Guess that means I won't be owning an electric car anytime soon!

That was exactly the reason why I didn't get a tesla..Because when I was in the middle of talking to the sales, I can't say how many times it was emphasized to me that you need to leave the battery charged... It wasn't practical. But hey, if you're going to be a v1 adopter, you got to play by their rules...

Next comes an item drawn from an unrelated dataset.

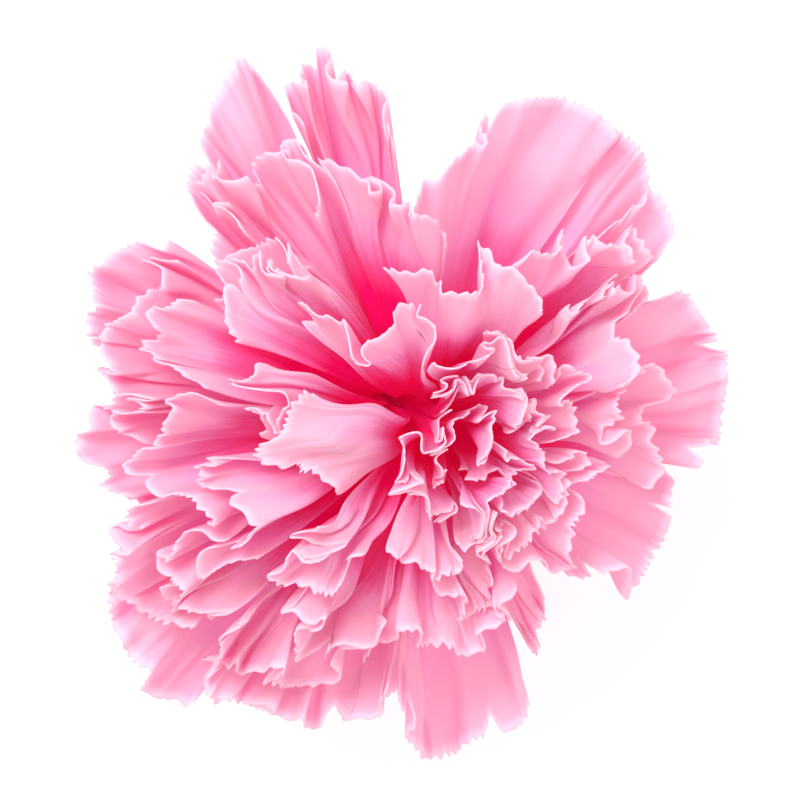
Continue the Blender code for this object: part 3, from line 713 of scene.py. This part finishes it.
def add_lights():
    world = bpy.data.worlds.new("soft studio")
    world.use_nodes = True
    world.node_tree.nodes["Background"].inputs["Color"].default_value = (1.0, 1.0, 1.0, 1.0)
    world.node_tree.nodes["Background"].inputs["Strength"].default_value = WORLD_LIGHT
    bpy.context.scene.world = world
    for name, place, size, power in LAMPS:
        lamp = bpy.data.lights.new(name, "AREA")
        lamp.size, lamp.energy = size, power
        holder = bpy.data.objects.new(name, lamp)
        holder.location = place
        holder.rotation_euler = (-Vector(place)).to_track_quat("-Z", "Y").to_euler()
        bpy.context.scene.collection.objects.link(holder)


def add_camera():
    camera = bpy.data.cameras.new("camera")
    holder = bpy.data.objects.new("camera", camera)
    bpy.context.scene.collection.objects.link(holder)
    camera.lens = camera.sensor_width * (VIEW_DISTANCE - VIEW_LEVEL) / VIEW_WIDTH
    camera.clip_start = VIEW_NEAR
    camera.clip_end = VIEW_FAR
    holder.location = (*VIEW_CENTRE, VIEW_DISTANCE)
    bpy.context.scene.camera = holder


# ---------------------------------------------------------------- scene

bpy.context.scene.view_settings.view_transform = "Standard"
bpy.context.scene.cycles.diffuse_bounces = LIGHT_BOUNCES
bpy.context.scene.cycles.transmission_bounces = LIGHT_BOUNCES
bpy.context.scene.cycles.max_bounces = LIGHT_BOUNCES
add_floor()
add_lights()
add_camera()
make_vein_group()
make_mottle_group()

inner = petal_material("inner petal", INNER_STOPS, 0.0)
heart = petal_material("heart petal", HEART_STOPS, 7.0)
outer = petal_material("outer petal", OUTER_STOPS, 3.0)
add_petals({
    "guard": outer,
    "second": outer,
    "third": inner,
    "fourth": inner,
    "fifth": inner,
    "heart": heart,
    "core": heart,
})
calyx_green = green_material("calyx green", paint(112, 148, 96), paint(156, 184, 130), 0.45)
stem_green = green_material("stem green", paint(104, 140, 98), paint(150, 176, 132), 0.5, CUT_GREEN)
ovary_green = green_material("ovary green", paint(170, 190, 130), paint(205, 216, 170), 0.5)
style_white = green_material("style white", paint(235, 215, 222), paint(248, 236, 240), 0.5)
add_calyx(calyx_green)
add_bracts(calyx_green)
SHOWN_SOLIDS = {"stem": stem_green, "ovary": ovary_green, "style_01": style_white, "style_02": style_white}
for node, material in SHOWN_SOLIDS.items():
    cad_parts[node].data.materials.clear()
    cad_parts[node].data.materials.append(material)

So yes, I think the guy is a total tool... If you're told you need to leave the car plugged in and don't drain the battery, and if you expect to be a v1 adopter and understand this is going to be routine maintanance on your part (like doing an oil change, only much more worse), don't ignore the directions. Otherwise don't buy the product...
It's no different than I see folks who bought an audi/vw with a TFSI engine, stuck in crap gas, stuck in dyno oil, waited for 20k+ oil changes, and then wondered why they were having a bunch of oil sludge issues afterwards....

Submitted by harvey on February 24, 2012 - 8:05am.

Sad and amazing how people put a political spin on everything.

Someone doesn't read the manual on a car, and this leads to conclusions like the following:

another example of "green technology" that is not working out.

Using this logic, we can interpret every gun accident as a failure of the 2nd Amendment.

Submitted by svelte on February 24, 2012 - 8:28am.

I also read about a gentlemen who was moving to Japan and had his Tesla shipped over.

When it arrived, he found out their electrical grid was not compatible with the Tesla charging system, so he had it shipped back to the US.

By the time it arrived back in the US, it was a brick.